Cognitive, perceptual-motor and social factors in tool making in children


Tezin Türü: Doktora

Tezin Yürütüldüğü Kurum: Orta Doğu Teknik Üniversitesi, Enformatik Enstitüsü, Bilişsel Bilimler Anabilim Dalı, Türkiye

Tezin Onay Tarihi: 2018

Öğrenci: GÖKHAN GÖNÜL

Danışman: MURAT PERİT ÇAKIR

Özet:

Children are proficient tool users; however, pre-school children are not proficient in every aspect of tool-related behaviors, in particular tool making. Considering the cognitive and social abilities of humans, this thesis ultimately aims to provide a new way of looking at human tool making. In addition, it is aimed to find facilitative factors in the process of tool making in children.
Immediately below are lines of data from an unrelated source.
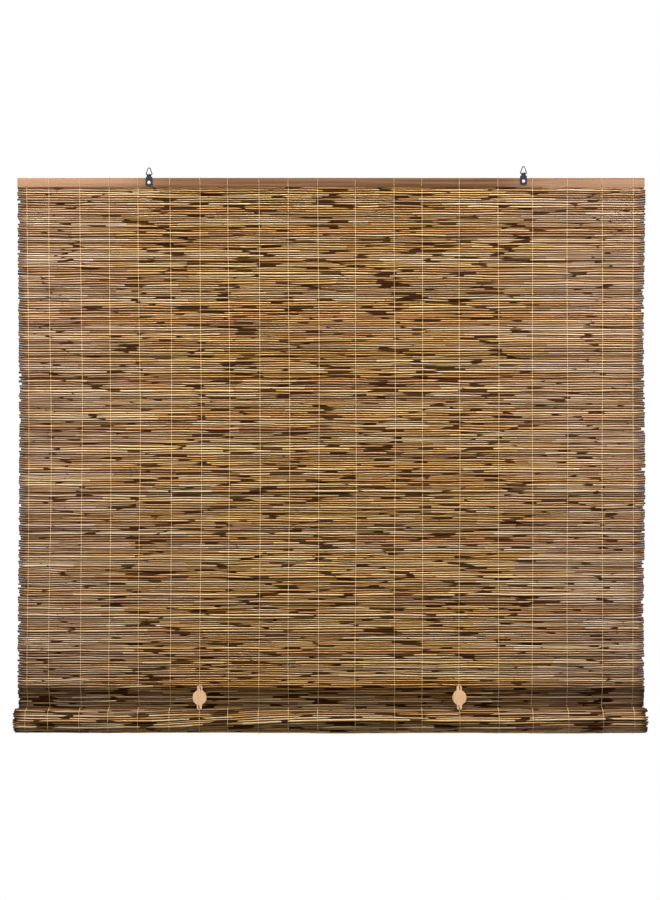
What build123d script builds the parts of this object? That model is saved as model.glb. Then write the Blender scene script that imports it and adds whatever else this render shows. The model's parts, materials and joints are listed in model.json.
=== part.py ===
"""Roll-up reed blind, hung by two wire rings, its lower end rolled up and held by two flat hooks.

Frame, in millimetres: X along the width, Y through the thickness with the front facing -Y, Z up.
The origin is halfway along the blind, on the level of the left ring's bearing point, in the rings' plane.
"""

import os
from math import acos, asin, atan2, cos, degrees, hypot, pi, sin, sqrt

from build123d import *

os.makedirs("parts", exist_ok=True)

# Driving dimensions, mm and degrees

sheet_width = 1200.0
reed_diameter = 4.1
reed_thinning = 0.6  # from the thickest stem to the thinnest
course_gap = 0.2
end_raggedness = 4.0  # how far a stem may stop short of the edge
stem_joint_gap = 0.8
stem_joint_spread = 380.0  # how far from the middle two stems may meet

batten_height = 18.0
batten_thickness = 5.0
batten_corner = 0.8

string_diameter = 1.5
string_clearance = 0.1  # from the batten that the strings pass over
string_bend_radius = 1.5
string_fold_gap = 1.5  # from the fold to where the slack part's strands start
strings_set_out_over = 1200.0  # width of the mat that string_spread was chosen for
string_spread = (
    -582, -540, -480, -425, -369, -308, -251, -197, -138, -82,
    -25, 46, 121, 174, 245, 320, 385, 452, 519, 578,
)

ring_wire = 1.8
ring_width = 13.2
ring_height = 14.9
ring_corner_radius = 1.6  # of the wire's centre line
ring_apex_radius = 2.4
ring_eye_clearance = 0.2
hangers_beside = {"left": (4, 21.0, 0.0), "right": (16, -17.0, 2.5)}  # string, X from it, rise

strap_thickness = 0.7
strap_fold_gap = 0.2
plate_width = 13.0
plate_neck_clearance = 0.5  # from the ring's legs
plate_drop = 15.0  # below the batten's top edge
plate_shoulder = 2.0  # above the batten's top edge
plate_corner = 2.0
eye_rise = 5.7  # ring's pivot above the batten's top edge

screw_diameter = 3.0
screw_head_diameter = 6.3
screw_head_height = 2.2
screw_drop = 9.5  # below the batten's top edge
screw_depth = 3.8  # into the batten
screw_clearance = 0.05

top_courses = 12  # stay flat when the blind is rolled right up
rolling_bands = 14  # that the courses which roll up are shared between
roll_radius = 26.0
lift_turns = 6
layer_clearance = 0.2  # least gap in each half turn
roll_overhang = 3.0  # at each end, past the sheet
core_clearance = 0.3

hook_length = 46.0
hook_width = 26.5
hook_body_height = 29.0
hook_stub_width = 9.6
hook_thickness = 2.2
hook_slot_clearance = 0.15
hook_slot_depth = 9.0
hook_slot_slant = 9.0
hook_fillet = 3.0
hook_rise = 1.0  # above the fold
hook_lap = 8.0  # how far its length outreaches the fold's height above the roll
hook_strings = {"left": 6, "right": 14}  # which of string_places each one hangs on

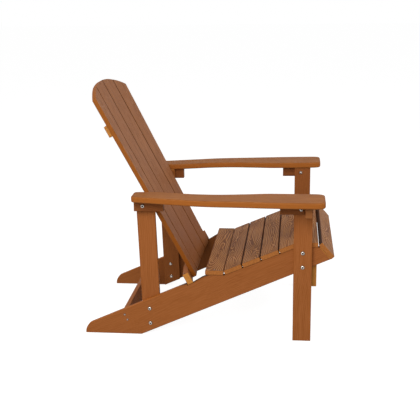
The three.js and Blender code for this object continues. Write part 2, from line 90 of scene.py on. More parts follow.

Based on these motivations, five experiments were conducted using the ‘hook task’, in which children could make a hook shape with the given tools in order to pull a bucket out of a tall tube to reach a sticker. Result of the Experiment-1 showed that spontaneous tool innovation was very difficult for children. However, older children were better in tool making after observing modifications socially. On the other hand, tool making after social learning was predicted by inhibition capacities of executive functions and hierarchical representational abilities. In Experiment-2 and 3, we found that while adults based tool innovation and selection on the salience of the affordance of the tools, 5 and 6-year-old children were better in the process of tool making with familiar tool-task relation. We also showed the significant role of hierarchical representation and divergent thinking in the process of tool making. In Experiment-4, we found that 5 and 6-year-old children were better in the process of tool making in the dyadic condition compared to the individual condition. In Experiment-5, we demonstrated that there was no significant difference in the process of tool making between New Zealand and Turkish children in dyadic tool making.